Sunday, March 2, 2014

Hope

    Tired, frustrated, and hating how plans that could help things always fall off a steep cliff. I'm used to plans dying, but when there's very little of choice for a distraction from frustration? Yea, that doesn't help. So, yea, it's just one of those not so great days where there's only so much to do to help it. But writing helps, sort of. At least it gives me something to try and do, even if it's writing about how not so good I feel, it helps somewhat.
    I don't get frustrated easily, but when I do, it's...difficult to deal with because it's not a small thing. Have to work on that, i guess, but I prefer to frustrated as rarely as possibly instead of being so just to work on dealing with it when my original plans of distraction fall through. I don't like plans, cause the pretty much never work out anyhow. Plans and frustration, if I could banish those things, I would. But, sadly, they are two things that must be lived with, and learned to be dealt with. Today's clearly going to be a long day, but maybe it can yet be salvaged. I'm a pessimist when it comes to me, not others, but there's still that thing called hope that most people have. If we didn't have hope, what would we have? Nothing except depression probably. Hope is that driving force we all have, so, even when you feel like crying for the sheer frustration of whatever, you still have to hope there's something that will come of it sooner or alter. Like...original plans died like a squirrel under a tire, but maybe there's something else to be had for that happening? Maybe. Maybe not. Personally, I'm still hoping for something good to come of it, but my doubts are high. I doubt it, but still that little thing of hope which could make things better or worse, depending on the out come.
    Starting to think I'll maybe take a quick nap before diving into the source of my frustration. As much as I'd rather avoid things, I have to just deal with it for a few reasons.
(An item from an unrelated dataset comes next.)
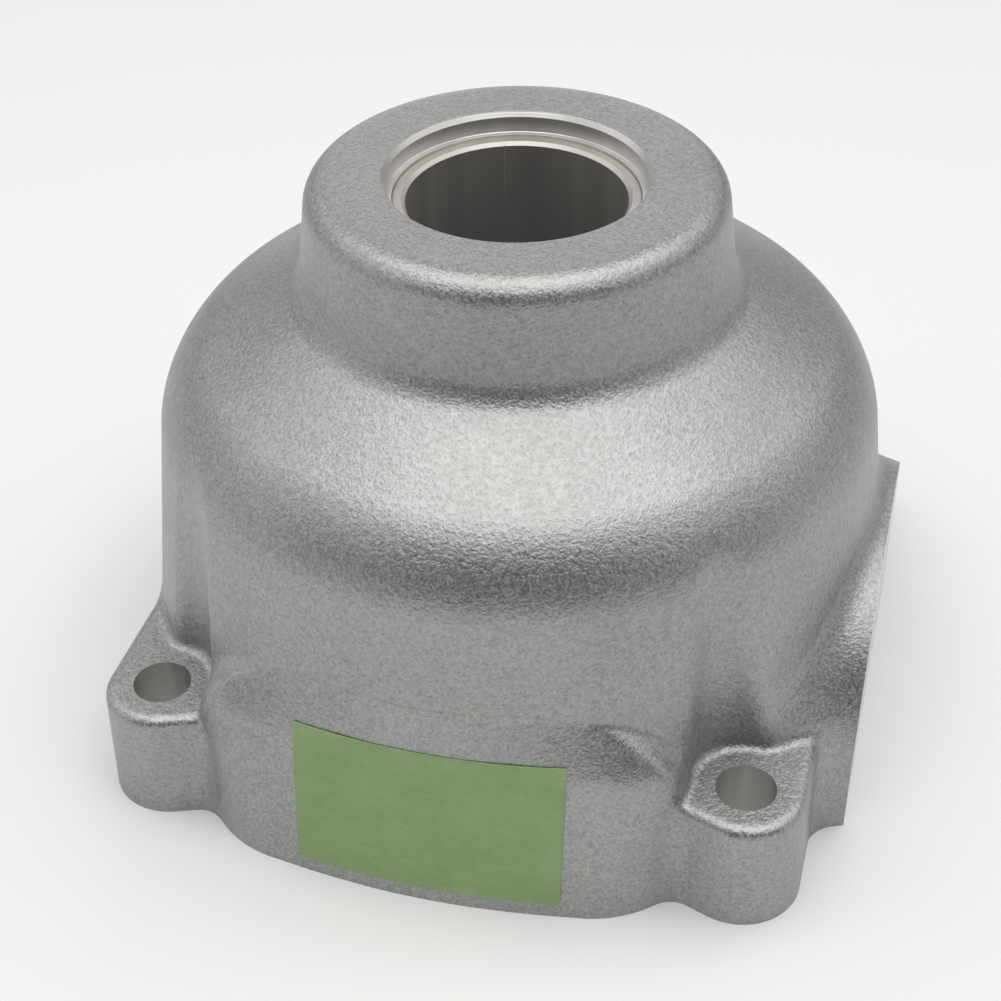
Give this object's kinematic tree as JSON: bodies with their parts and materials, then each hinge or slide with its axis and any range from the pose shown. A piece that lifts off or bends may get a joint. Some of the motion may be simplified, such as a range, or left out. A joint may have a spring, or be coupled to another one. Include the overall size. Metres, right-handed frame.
{
  "type": "impact wrench head housing",
  "caption": "Cast bell-shaped head housing of an impact wrench, with a bushed nose bore, corner bolt lugs, a side pad and a strip of masking tape on its label face.",
  "frame": {"origin": "centre of the bolt circle, on the bore's axis, in the mating face", "axes": "+Z along the bore towards the nose, -Y towards the label face, +X towards the side pad"},
  "size_m": [0.0929, 0.094, 0.068],
  "materials": {
    "cast_aluminium": "shot-blasted casting with a fine matt grain, bores and bolt holes machined bright",
    "bush_steel": "dark low-friction lining on a wrapped steel bush, bright machined ends",
    "green_tape": "matt creped paper masking tape"
  },
  "bodies": {
    "root": {"head_housing": "cast_aluminium", "anvil_bush": "bush_steel", "masking_tape": "green_tape"}
  },
  "joints": []
}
Maybe it won't be so bad once I start doing stuff, but I don't know yet. We'll see. But I'm still hoping for something else after, if I'm lucky at all for once. But we'll see. And always keep hope. The moment you lose hope, you lose everything that could potentially good. Once hope is gone, there is nothing but a hollow shell. Once hope is gone, that's how actual true depression can blind side you. Hope is one of our building blocks needed to deal with all the awful things in the world. Hope helps us live. Hope helps us be human. Hope is...hope.


    And, as an addition, stuff can happen so long as you give that hopeful energy. Least it did for me this once.